NY TSB-A-97(23)C Corporation Tax 1997-09-03

Does a foreign life insurer with no New York certificate of authority owe New York tax if it makes mortgage loans on New York commercial real property?

Short answer: It is doing business under Article 33 but, in practice, owes no tax. A life insurer that makes mortgage loans on New York commercial real property (sending employees in to find borrowers, do due diligence, and monitor closings) is doing business and is subject to the Article 33 franchise tax under section 1501. But because it has no certificate of authority from the Superintendent of Insurance, it has no taxable premiums under section 1510, so the section 1505 cap limits its Article 33 tax to zero.
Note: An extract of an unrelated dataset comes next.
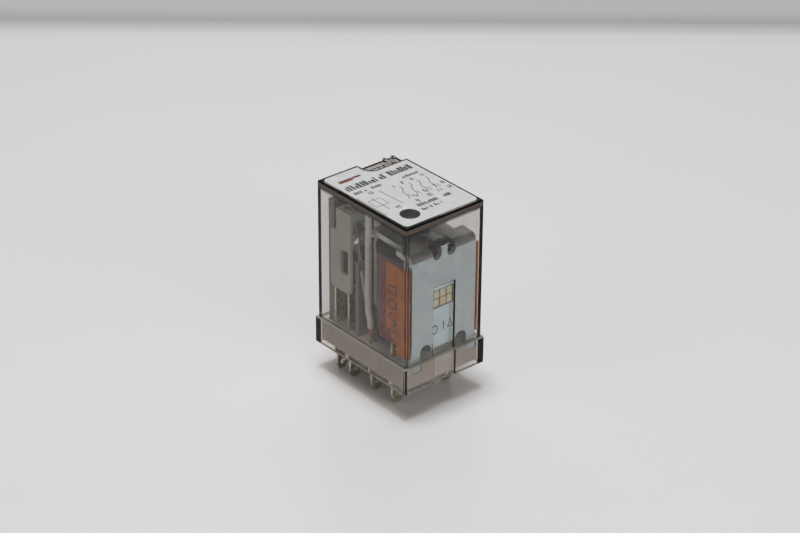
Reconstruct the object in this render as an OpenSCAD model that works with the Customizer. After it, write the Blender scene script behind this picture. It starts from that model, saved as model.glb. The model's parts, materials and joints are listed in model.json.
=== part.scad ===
// Four pole plug-in control relay in a clear cover, standing on its blades.
// Millimetres. z = 0 is the seating plane, +X is the coil end, -X the contact end, +Z is up.

/* [Cover] */
// Length of the cover over its skirt
skirt_len = 28.4; // [28.2:0.1:29]
// Width of the cover over its skirt
skirt_wid = 21.1; // [21:0.1:21.8]
// Height of the skirt
skirt_h = 5.8; // [5.2:0.1:6.4]
// How far the skirt stands proud of the wall above it
skirt_step = 0.5; // [0.4:0.05:0.5]
// Height of the cover's top face
cover_top = 37.1; // [36.8:0.1:39]
// Radius of the cover's outer edges
edge_r = 0.3; // [0.2:0.05:0.4]
// Width of the channel in the coil end wall
channel_wid = 5.7; // [4:0.1:8]
// Height of the channel in the coil end wall
channel_h = 21.6; // [15:0.1:25]
// Depth of the channel
channel_deep = 0.4; // [0.2:0.05:0.5]

/* [Label] */
// Length of the label
label_len = 25.8; // [25:0.1:26.4]
// Width of the label
label_wid = 18.7; // [18:0.1:19.2]
// Thickness of the label
label_t = 0.1; // [0.08:0.01:0.15]
// Radius of the round window in the label
window_r = 2.05; // [1.5:0.05:2.5]

/* [Blades] */
// Length of the blades below the seating plane
blade_len = 6.2; // [5:0.1:7]
// Width of a blade
blade_wid = 2.6; // [2.2:0.1:2.8]
// Thickness of a blade
blade_t = 0.5; // [0.4:0.05:0.6]
// Radius of the eyelet in a blade
eye_r = 0.6; // [0.4:0.05:0.7]
// Distance between neighbouring poles
pole_pitch = 4.4; // [4.3:0.05:4.5]

/* [Coil and frame] */
// Thickness of the yoke's steel
yoke_t = 1.2; // [1:0.1:1.2]
// Width of the yoke
yoke_wid = 16.6; // [16:0.1:16.8]
// Radius of the core
core_r = 3.0; // [2.5:0.1:3]

/* [Contacts] */
// Angle the armature stands open at rest
open_deg = 3.4; // [3:0.1:3.5]
// Radius of a contact
contact_r = 1.1; // [0.9:0.05:1.2]
// Radius of a lead's sleeve
sleeve_r = 0.72; // [0.5:0.02:0.72]

/* [Hidden] */
$fn = 48;

clear_plastic = [0.80, 0.78, 0.77, 0.35];
label_white = [0.93, 0.93, 0.92];
grey_plastic = [0.45, 0.45, 0.44];
pale_plastic = [0.74, 0.78, 0.72];
cream_plastic = [0.88, 0.84, 0.72];
dark_plastic = [0.20, 0.19, 0.18];
zinc = [0.68, 0.72, 0.75];
tinned_brass = [0.78, 0.72, 0.55];
silver = [0.85, 0.85, 0.86];
copper = [0.72, 0.42, 0.24];
spring_bronze = [0.76, 0.55, 0.32];
wire_enamel = [0.38, 0.12, 0.08];
tape_orange = [0.74, 0.36, 0.14];
sleeve_white = [0.82, 0.84, 0.84];

// cover
wall_t = 0.65;
top_t = 1.7;
body_len = skirt_len - 2 * skirt_step;
body_wid = skirt_wid - 2 * skirt_step;
inside_len = body_len - 2 * wall_t;
inside_wid = body_wid - 2 * wall_t;
inside_r = 0.2;
ceiling = cover_top - top_t;
slide_gap = 0.1;
eps = 0.01;

// corner pocket of the cover, on the contact end
pocket_x = -9.6;
pocket_y = 0.1;
pocket_r = 2.0;
pocket_rim = cover_top - 1.1;
pocket_floor = cover_top - 1.7;
pocket_wall = 0.7;
far_out = 16;

// base
base_h = 5.0;
base_len = inside_len - 2 * slide_gap;
base_wid = inside_wid - 2 * slide_gap;
slot_gap = 0.02;

// rows of blades, along X
nc_x = -10.35;
no_x = -6.17;
com_x = 0.63;
coil_x = 7.13;
coil_y = 1.5 * pole_pitch;
eye_z = -4.6;
tip_chamfer = 0.6;
nc_top = 17.2;
no_top = 16.2;
com_top = 6.8;

// magnetic frame
yoke_out = 12.8;
magnet_y = 0.4;
yoke_in = yoke_out - yoke_t;
yoke_top = 28.4;
yoke_foot = 3.7;
leg_z = 6.2;
bend_r = yoke_t + 0.4;
tab_wid = 6.2;
leg_end = 1.9;
core_x = 4.9;
pole_top = 28.55;
hinge_x = 12.25;
hinge_z = 28.45;
tongue_wid = 1.5;
tongue_top = 29.9;

// coil
coil_mid = 5.6;
coil_r = 6.05;
coil_off = 2.3;
coil_end = 10.85;
coil_low = 8.55;
coil_high = 27.05;
flange_low = 7.6;
flange_t = 0.95;
tape_t = 0.15;

// armature, drawn closed and then turned open
arm_t = 1.2;
arm_low = pole_top + 0.05;
arm_top = arm_low + arm_t;
arm_bend = 1.6;
arm_wid = yoke_wid;
arm_neck_wid = 12.8;
arm_neck_x = 8.6;
arm_tail_x = -0.5;
arm_tip_x = -6.4;
arm_tip_wid = 7.0;
arm_slot = 5.8;

// carrier and moving springs
carrier_out = 8.7;
carrier_in = 8.0;
bar_low = 24.4;
bar_high = 27.8;
spring_t = 0.2;
spring_x = -7.3;
tip_x = -8.6;
spring_top = 33.1;
spring_bend = 20.5;
tip_bend = 17.2;
spring_low = 13.9;
fixed_z = 14.8;
moving_z = 15.4;
contact_gap = 0.03;
head_t = 0.6;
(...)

And because it is taxable under Article 33, section 209.4 keeps it out of Article 9-A.
Currency note: this ruling is from 1997
Subsequent statutory amendments, regulation changes, court decisions, or later rulings may have changed the analysis. Treat this page as historical context, not current tax advice. Verify current law before relying on any specific rule, rate, or position mentioned here.
Disclaimer: This is an official New York State Department of Taxation and Finance Advisory Opinion (TSB-A), issued by the Office of Counsel at a taxpayer's request. It is limited to the facts set forth in it and binds the Department only with respect to the petitioner to whom it was issued, and only if that petitioner fully and accurately described all relevant facts; another taxpayer cannot rely on it. It reflects the law, regulations, and Department policy in effect when issued and may since have changed. Taxpayer-identifying details are redacted. New York State and local sales taxes are administered centrally by the Department. This summary is informational only and is not legal or tax advice. Consult a licensed New York tax professional about your specific situation.
About this page: The plain-English summary, reader guidance, and Q&A below were written by Ezel based on the official state tax ruling. The original ruling (linked at the bottom of this page, or PDF in the sidebar) is the authoritative source for any reliance.
View original ruling (PDF)

Plain-English summary

The Manufacturers Life Insurance Company (USA), a Michigan life insurer not authorized to do an insurance business in New York, asked whether it would owe New York tax if it began making mortgage loans on New York commercial real property. It would send employees into New York to contact borrowers and brokers, gather market information, perform due diligence, and negotiate and monitor closings (though loans are executed outside New York), and might foreclose and manage property to resell it.

An insurance corporation is taxed under Article 33, not Article 9-A (Tax Law section 209.4). The totality of these New York activities would constitute doing business, so the insurer is subject to the Article 33 franchise tax under section 1501. However, because it will not hold a certificate of authority from the Superintendent of Insurance, it has no taxable premiums under section 1510. Section 1505 caps the combined Article 33 tax at the amount computed solely under the premiums tax -- which here is zero.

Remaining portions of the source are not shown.